ICカード番号の確認方法は上記の通りです。番号は17桁と長く、仮に誤入力してもエラーメッセージなどは特に出ないのでよく確認しましょう。

「往復割引」購入時は要注意

通常の紙のきっぷでは、片道601キロ以上の区間の往復乗車券は1割引きとなる制度があります。これと合わせる形で、新幹線eチケットについても片道601キロ以上の区間の往復行程を一括で申し込むと、運賃部分に往復割引(10%OFF)が適用されます。対象は普通車指定席・グリーン車・グランクラスで、自由席は対象外です。東京発の場合、東北新幹線の二戸や秋田新幹線の大曲まで乗ると600kmを超えます。

紙の往復乗車券の有効期間は片道乗車券の2倍(例えば、東京~新函館北斗間の往復乗車券の期限は12日)なのですが、新幹線eチケットの復路は往路の1ヶ月先まで指定可能です。

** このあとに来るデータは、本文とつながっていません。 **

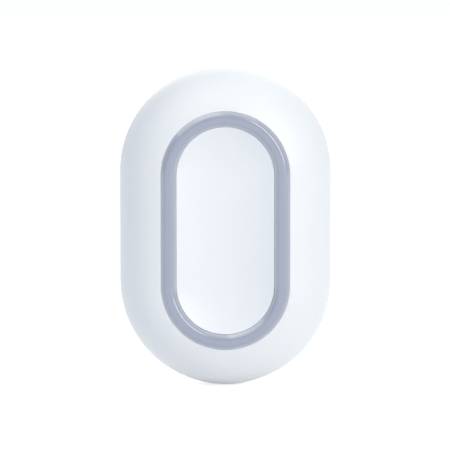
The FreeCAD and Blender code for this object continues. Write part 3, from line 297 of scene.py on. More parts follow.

上記画面は、新幹線eチケットサービスでの往復割引購入画面の例です。往復割引で購入する場合、最初に行程を入力する際に「往復」を選ぶ必要があります。片道ずつ申し込んだ場合、往復割引は適用されませんので注意が必要です。(片道だけ購入すると「往復割引」の選択肢が画面に表示されません)

新幹線eチケット専用割引あり

新幹線eチケットサービスには、「えきねっとトクだ値」と呼ばれる割引サービスがあります(席数限定)。かつての「えきねっとトクだ値」は紙のきっぷにも設定があったのですが、現在は新幹線eチケットにのみ設定されています。割引率は5~30%で、列車種別や購入時期によって様々ですので、上記のJR東日本のサイトで確認してください。

実際に乗ってみる

エクスプレス予約の「ご利用票」

先日東京から新函館北斗まで、新幹線eチケットで乗車してみました。東京駅では事前に紐付けたモバイルSuicaで入場したのですが、改札機にはSuicaの残額しか表示されず、本当に乗りたい列車がちゃんと予約できているか若干不安になりました。指定された席に他の人が来ることもなく、新函館北斗では問題なく出場できたので大丈夫だったはずですが。

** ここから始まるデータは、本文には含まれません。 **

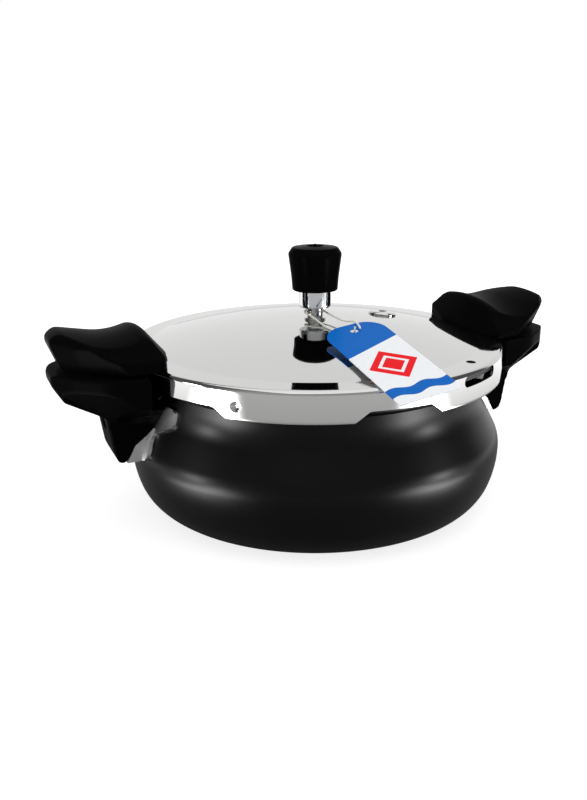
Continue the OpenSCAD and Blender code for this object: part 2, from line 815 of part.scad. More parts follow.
// Side view: foot, ridge, scoop and a raised nose that leans out
function lid_handle_side() = rounded([
    [lid_tip_r - 6, grip_z, 0],
    [lid_tip_r + 0.5, lid_z + tip_h - 3.5, 4.5],
    [lid_tip_r - 5.5, lid_z + tip_h + 1, 7],
    [scoop_x, lid_z + scoop_h - 1.1, 46],
    [foot_r + 14, lid_z + ridge_h + 1.3, 5],
    [foot_r + 1.5, lid_z + 4.5, 5],
    [foot_r, lid_z + 2, 0]
], 8);

// The side view turned about a line along the handle, which crowns its top from side to side
module crowned_handle() {
    side = lid_handle_side();
    half_a = 28;
    translate([0, crown_off, crown_z])
        rotate([0, 90, 0])
            rotate([0, 0, 180 - half_a])
                rotate_extrude(angle = 2 * half_a, $fn = 360)
                    polygon(concat(
                        [[10, lid_tip_r - 6]],
                        [for (p = side) [p[1] - crown_z, p[0]]],
                        [[10, foot_r]]
                    ));
}

// Front view: the sides lean in from the foot and round over to the crowned top
module lid_handle_front() {
    wide = grip_half_w + 2;
    edge = lid_z + 13;
    top = lid_z + tip_h + 3;
    polygon(rounded([
        [-wide, grip_z, 0], [wide, grip_z, 0], [wide - 1.2, lid_z + 3, 3],
        [top_half_w + 3, edge - 4, 10], [top_half_w - 1, edge + 1.5, 6], [top_half_w - 12, top, 0],
        [12 - top_half_w, top, 0], [1 - top_half_w, edge + 1.5, 6], [-top_half_w - 3, edge - 4, 10],
        [1.2 - wide, lid_z + 3, 3]
    ], 8));
}

// What the nose's sides lose: they lean in from the outline down to the underside
module nose_side() {
    high = lid_z + tip_h - 5.5;
    top = lid_z + tip_h + 1.5;
    polygon([
        [-nose_draft, grip_z - 1], [0.2, high], [-3.5, top],
        [handle_l / 2, top], [handle_l / 2, grip_z - 1]
    ]);
}

module lid_handle() {
    difference() {
        intersection() {
            crowned_handle();
            rotate([90, 0, 90])
                linear_extrude(lid_tip_r + 1)
                    lid_handle_front();
            translate([0, 0, grip_z])
                ear_plan(
                    foot_r, lid_tip_r, foot_wide_w, foot_in_wide,
                    foot_slim_w, foot_in_slim, tip_h + 10
                );
        }
        for (i = [2, 3])
            along_edge(lid_tip_r, i)
                nose_side();
        lid_core(seat_gap);
        translate([strap_in_r - 0.3, -strap_w / 2 - 0.2, grip_z - 1])
            cube([strap_step_x + 1 - strap_in_r, strap_w + 0.4, lid_z + strap_t + 4 * seat_gap - grip_z + 1]);
        translate([strap_step_x, -strap_w / 2 - 0.2, grip_z - 1])
            cube([
                strap_out_r + 0.3 - strap_step_x, strap_w + 0.4,
                strap_z + strap_t + 2 * seat_gap - grip_z + 1
            ]);
        for (side = [-1, 1])
            translate([lid_screw_x, side * lid_screw_y, strap_z])
                cylinder(h = lid_screw_len + 1, r = lid_screw_r + pin_gap, $fn = 48);
    }
}

module lid_handle_right() {
    color([0.05, 0.05, 0.05])
        lid_handle();
}

module lid_handle_left() {
    color([0.05, 0.05, 0.05])
        rotate([0, 0, 180])
            lid_handle();
}

module lid_handle_screws() {
    color([0.8, 0.8, 0.8])
        both_sides()
            for (side = [-1, 1])
                translate([lid_screw_x, side * lid_screw_y, strap_z])
                    screw_form(0);
}

// ---- Vent tube ------------------------------------------------------------

module vent_tube() {
    thread_low = under_apex - vent_washer_t - nut_h - 1;
    color([0.8, 0.8, 0.8])
        difference() {
            union() {
                translate([0, 0, thread_low])
                    cylinder(h = stem_top - thread_low, r = stem_r, $fn = 64);
                translate([0, 0, apex_z + seat_gap])
                    cylinder(h = vent_collar_h, r = vent_collar_r, $fn = 64);
            }
            translate([0, 0, thread_low - 1])
                cylinder(h = stem_top - thread_low + 2, r = steam_r, $fn = 48);
            translate([0, 0, stem_top - seat_cone_h])
                cylinder(h = seat_cone_h + eps, r1 = steam_r, r2 = pin_r + 0.6, $fn = 48);
        }
}

module vent_washer() {
    color([0.5, 0.2, 0.1])
        translate([0, 0, under_apex - seat_gap - vent_washer_t])
            difference() {
                cylinder(h = vent_washer_t, r = dome_seat_r - 0.5, $fn = 64);
                translate([0, 0, -1])
                    cylinder(h = vent_washer_t + 2, r = stem_r + pin_gap, $fn = 64);
            }
}

// Hexagon nut: six flats cut on a turned blank
module hex_nut(flats, height, bore) {
    difference() {
        intersection() {
            cylinder(h = height, r = flats / 2 / cos(30), $fn = 6);
            cylinder(h = height, r = flats / 2 * 1.1, $fn = 64);
        }
        translate([0, 0, -1])
            cylinder(h = height + 2, r = bore, $fn = 64);
    }
}

module vent_nut() {
    color([0.75, 0.65, 0.35])
        translate([0, 0, under_apex - 2 * seat_gap - vent_washer_t - nut_h])
            hex_nut(2 * stem_r + 5, nut_h, stem_r + pin_gap);
}

// ---- Safety valve ---------------------------------------------------------

module at_safety() {
    rotate([0, 0, safety_turn])
        translate([safety_dist, 0, safety_z])
            rotate([0, safety_a, 0])
                children();
}

module safety_valve_body() {
    shank = lid_wall + safety_washer_t + safety_nut_h + 1.2;
    color([0.8, 0.8, 0.8])
        at_safety()
            difference() {
                union() {
                    translate([0, 0, 2 * seat_gap])
                        cylinder(h = safety_head_h * 0.6, r = safety_r, $fn = 64);
                    translate([0, 0, 2 * seat_gap + safety_head_h * 0.6])
                        cylinder(
                            h = safety_head_h * 0.4,
                            r1 = safety_r, r2 = safety_r - safety_head_h * 0.6, $fn = 64
                        );
                    translate([0, 0, -shank])
                        cylinder(h = shank + 1, r = safety_shank_r, $fn = 64);
                }
                translate([0, 0, -shank - 1])
                    cylinder(h = shank + safety_head_h + 2, r = plug_r, $fn = 48);
            }
}

module fusible_plug() {
    shank = lid_wall + safety_washer_t + safety_nut_h;
    color([0.6, 0.6, 0.62])
        at_safety()
            difference() {
                translate([0, 0, -shank])
                    cylinder(h = shank + safety_head_h + 0.5, r = plug_r - seat_gap, $fn = 48);
                translate([0, 0, safety_head_h])
                    cylinder(h = 1, r = plug_r * 0.4, $fn = 32);
            }
}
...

ちなみに東海道新幹線だと、上の写真のような「ご利用票」が改札機から出てきて、列車番号や時刻、座席番号が確認できます。新幹線eチケットにそういう仕組みはありません。

「チケットレス」というコンセプトからすると本末転倒なのですが、新幹線eチケットは指定席券売機でチケットを受け取って乗車することもできます(申し込み時に使用したクレジットカードが必要)。手元に紙のチケットがないと不安だという人は利用するといいでしょう。